##### Data shown
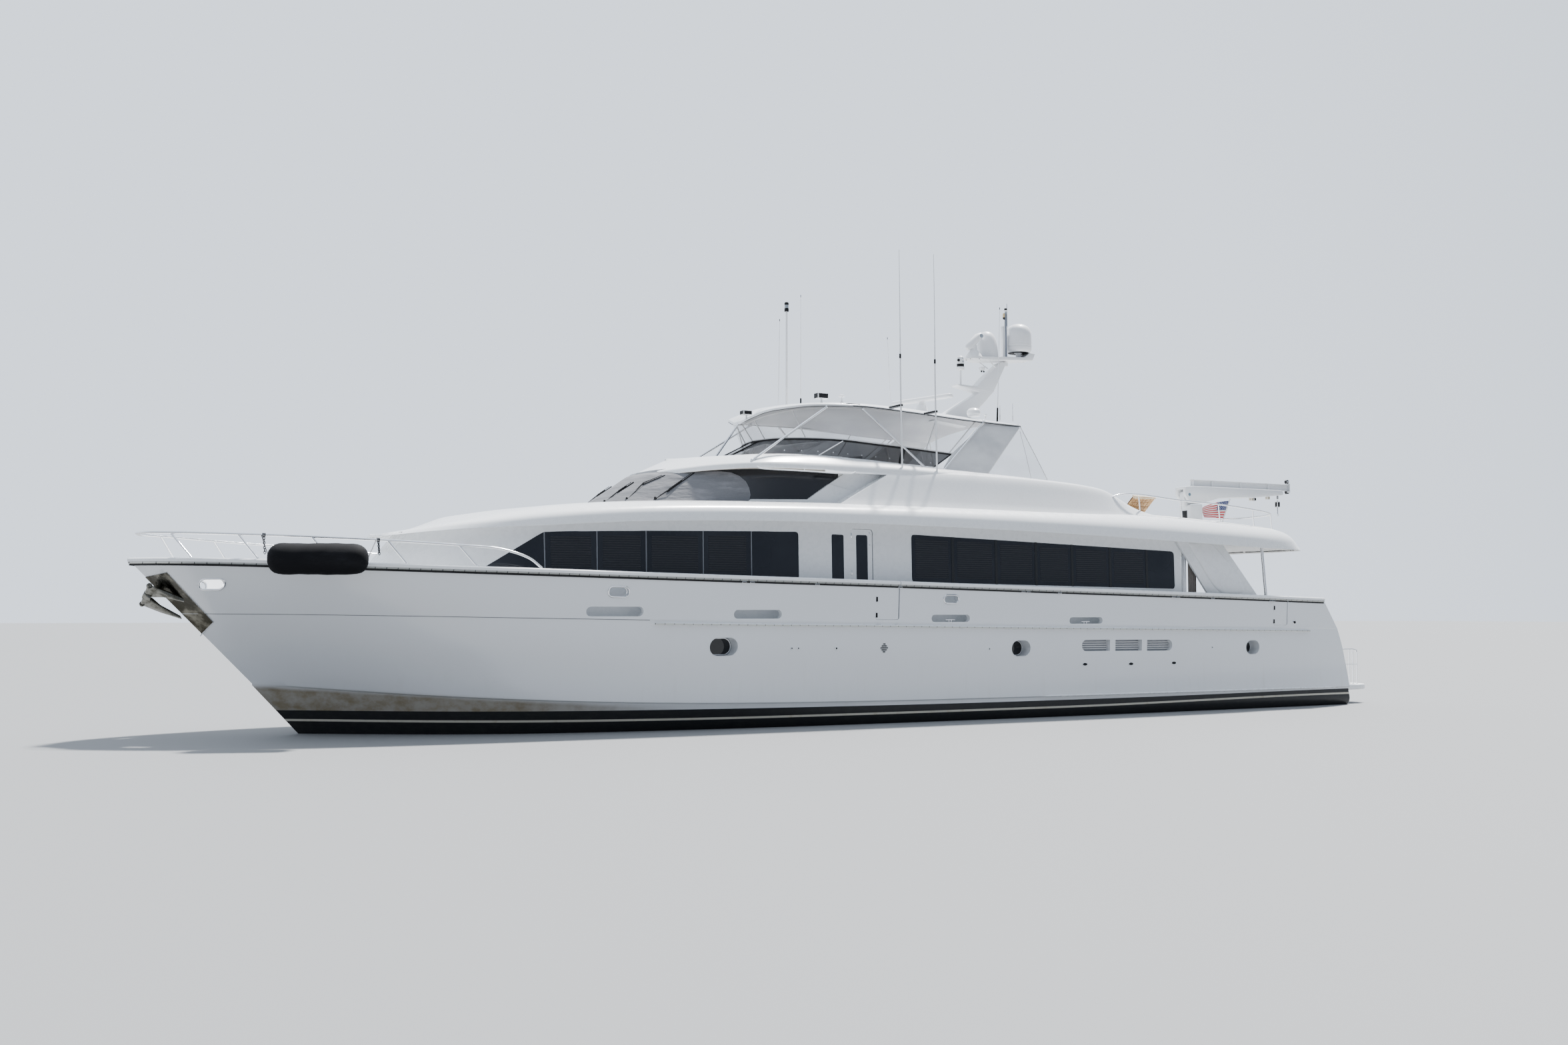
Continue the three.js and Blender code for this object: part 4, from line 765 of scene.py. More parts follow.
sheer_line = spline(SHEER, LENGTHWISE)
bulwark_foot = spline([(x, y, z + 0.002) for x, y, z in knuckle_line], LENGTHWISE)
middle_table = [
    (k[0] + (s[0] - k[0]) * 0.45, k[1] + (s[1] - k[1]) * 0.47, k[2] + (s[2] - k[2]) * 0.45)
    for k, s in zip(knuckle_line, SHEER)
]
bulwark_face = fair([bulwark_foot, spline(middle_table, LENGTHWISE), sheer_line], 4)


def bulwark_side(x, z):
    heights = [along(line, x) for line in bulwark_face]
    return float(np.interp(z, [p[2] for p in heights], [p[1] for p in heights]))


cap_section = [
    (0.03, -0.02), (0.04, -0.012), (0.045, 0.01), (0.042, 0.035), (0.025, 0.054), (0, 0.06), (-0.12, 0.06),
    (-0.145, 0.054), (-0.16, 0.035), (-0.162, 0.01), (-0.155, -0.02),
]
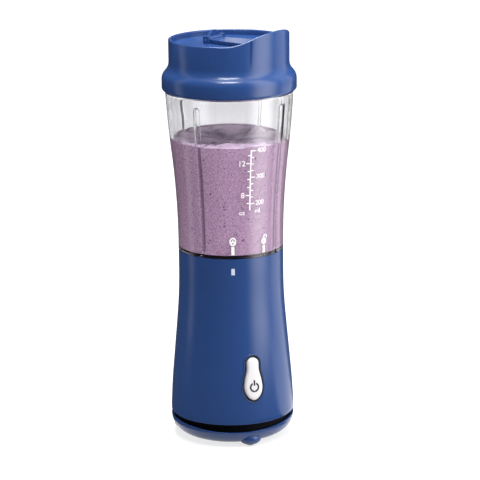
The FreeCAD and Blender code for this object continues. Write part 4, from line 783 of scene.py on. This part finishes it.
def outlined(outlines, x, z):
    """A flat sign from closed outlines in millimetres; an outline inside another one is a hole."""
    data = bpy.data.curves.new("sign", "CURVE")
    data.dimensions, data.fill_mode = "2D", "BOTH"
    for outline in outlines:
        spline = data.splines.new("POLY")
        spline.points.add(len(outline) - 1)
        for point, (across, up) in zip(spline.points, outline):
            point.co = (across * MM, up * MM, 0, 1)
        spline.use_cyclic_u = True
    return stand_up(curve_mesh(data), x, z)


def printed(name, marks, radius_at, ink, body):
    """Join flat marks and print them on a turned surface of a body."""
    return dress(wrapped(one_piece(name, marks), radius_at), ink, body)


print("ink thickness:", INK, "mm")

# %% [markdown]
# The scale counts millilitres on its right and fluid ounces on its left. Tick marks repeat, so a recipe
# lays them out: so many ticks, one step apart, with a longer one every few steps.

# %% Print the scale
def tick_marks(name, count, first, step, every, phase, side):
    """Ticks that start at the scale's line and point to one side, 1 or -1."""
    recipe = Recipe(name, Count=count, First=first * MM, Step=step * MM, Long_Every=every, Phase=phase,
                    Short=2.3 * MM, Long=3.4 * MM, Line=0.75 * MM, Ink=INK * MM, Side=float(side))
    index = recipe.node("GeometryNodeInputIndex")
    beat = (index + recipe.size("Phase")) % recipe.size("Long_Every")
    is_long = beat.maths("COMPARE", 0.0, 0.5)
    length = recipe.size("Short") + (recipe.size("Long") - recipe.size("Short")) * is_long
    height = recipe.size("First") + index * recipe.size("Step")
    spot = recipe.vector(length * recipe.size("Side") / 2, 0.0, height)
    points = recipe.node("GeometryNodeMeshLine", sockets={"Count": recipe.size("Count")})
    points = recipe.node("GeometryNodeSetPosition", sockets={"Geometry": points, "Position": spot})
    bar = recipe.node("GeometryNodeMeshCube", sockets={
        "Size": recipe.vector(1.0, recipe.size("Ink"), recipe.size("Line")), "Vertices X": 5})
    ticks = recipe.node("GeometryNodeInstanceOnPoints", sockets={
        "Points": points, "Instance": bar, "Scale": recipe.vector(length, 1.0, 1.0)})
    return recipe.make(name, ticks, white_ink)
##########
All of the data must be returned exactly.

**Right answer**.
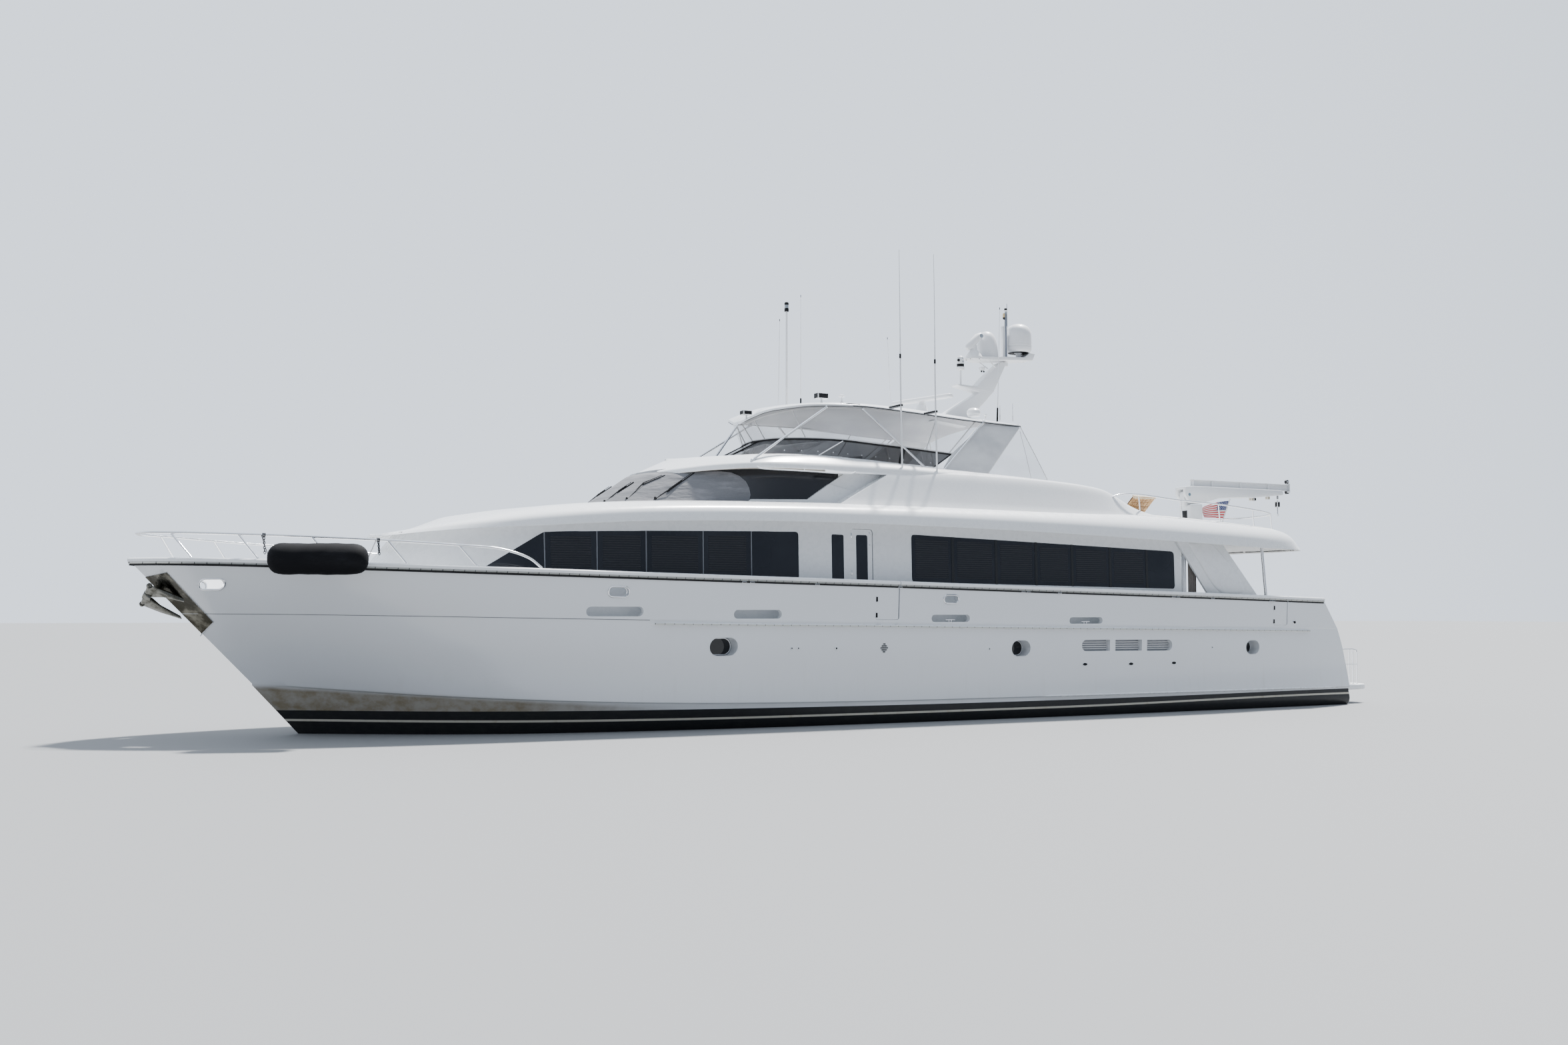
Continue the three.js and Blender code for this object: part 4, from line 765 of scene.py. More parts follow.
sheer_line = spline(SHEER, LENGTHWISE)
bulwark_foot = spline([(x, y, z + 0.002) for x, y, z in knuckle_line], LENGTHWISE)
middle_table = [
    (k[0] + (s[0] - k[0]) * 0.45, k[1] + (s[1] - k[1]) * 0.47, k[2] + (s[2] - k[2]) * 0.45)
    for k, s in zip(knuckle_line, SHEER)
]
bulwark_face = fair([bulwark_foot, spline(middle_table, LENGTHWISE), sheer_line], 4)


def bulwark_side(x, z):
    heights = [along(line, x) for line in bulwark_face]
    return float(np.interp(z, [p[2] for p in heights], [p[1] for p in heights]))


cap_section = [
    (0.03, -0.02), (0.04, -0.012), (0.045, 0.01), (0.042, 0.035), (0.025, 0.054), (0, 0.06), (-0.12, 0.06),
    (-0.145, 0.054), (-0.16, 0.035), (-0.162, 0.01), (-0.155, -0.02),
]
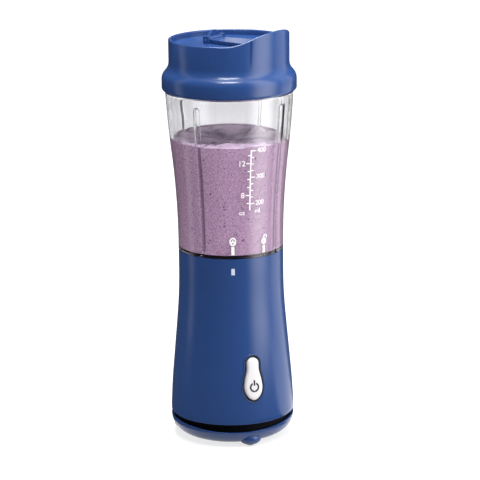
The FreeCAD and Blender code for this object continues. Write part 4, from line 783 of scene.py on. This part finishes it.
def outlined(outlines, x, z):
    """A flat sign from closed outlines in millimetres; an outline inside another one is a hole."""
    data = bpy.data.curves.new("sign", "CURVE")
    data.dimensions, data.fill_mode = "2D", "BOTH"
    for outline in outlines:
        spline = data.splines.new("POLY")
        spline.points.add(len(outline) - 1)
        for point, (across, up) in zip(spline.points, outline):
            point.co = (across * MM, up * MM, 0, 1)
        spline.use_cyclic_u = True
    return stand_up(curve_mesh(data), x, z)


def printed(name, marks, radius_at, ink, body):
    """Join flat marks and print them on a turned surface of a body."""
    return dress(wrapped(one_piece(name, marks), radius_at), ink, body)


print("ink thickness:", INK, "mm")

# %% [markdown]
# The scale counts millilitres on its right and fluid ounces on its left. Tick marks repeat, so a recipe
# lays them out: so many ticks, one step apart, with a longer one every few steps.

# %% Print the scale
def tick_marks(name, count, first, step, every, phase, side):
    """Ticks that start at the scale's line and point to one side, 1 or -1."""
    recipe = Recipe(name, Count=count, First=first * MM, Step=step * MM, Long_Every=every, Phase=phase,
                    Short=2.3 * MM, Long=3.4 * MM, Line=0.75 * MM, Ink=INK * MM, Side=float(side))
    index = recipe.node("GeometryNodeInputIndex")
    beat = (index + recipe.size("Phase")) % recipe.size("Long_Every")
    is_long = beat.maths("COMPARE", 0.0, 0.5)
    length = recipe.size("Short") + (recipe.size("Long") - recipe.size("Short")) * is_long
    height = recipe.size("First") + index * recipe.size("Step")
    spot = recipe.vector(length * recipe.size("Side") / 2, 0.0, height)
    points = recipe.node("GeometryNodeMeshLine", sockets={"Count": recipe.size("Count")})
    points = recipe.node("GeometryNodeSetPosition", sockets={"Geometry": points, "Position": spot})
    bar = recipe.node("GeometryNodeMeshCube", sockets={
        "Size": recipe.vector(1.0, recipe.size("Ink"), recipe.size("Line")), "Vertices X": 5})
    ticks = recipe.node("GeometryNodeInstanceOnPoints", sockets={
        "Points": points, "Instance": bar, "Scale": recipe.vector(length, 1.0, 1.0)})
    return recipe.make(name, ticks, white_ink)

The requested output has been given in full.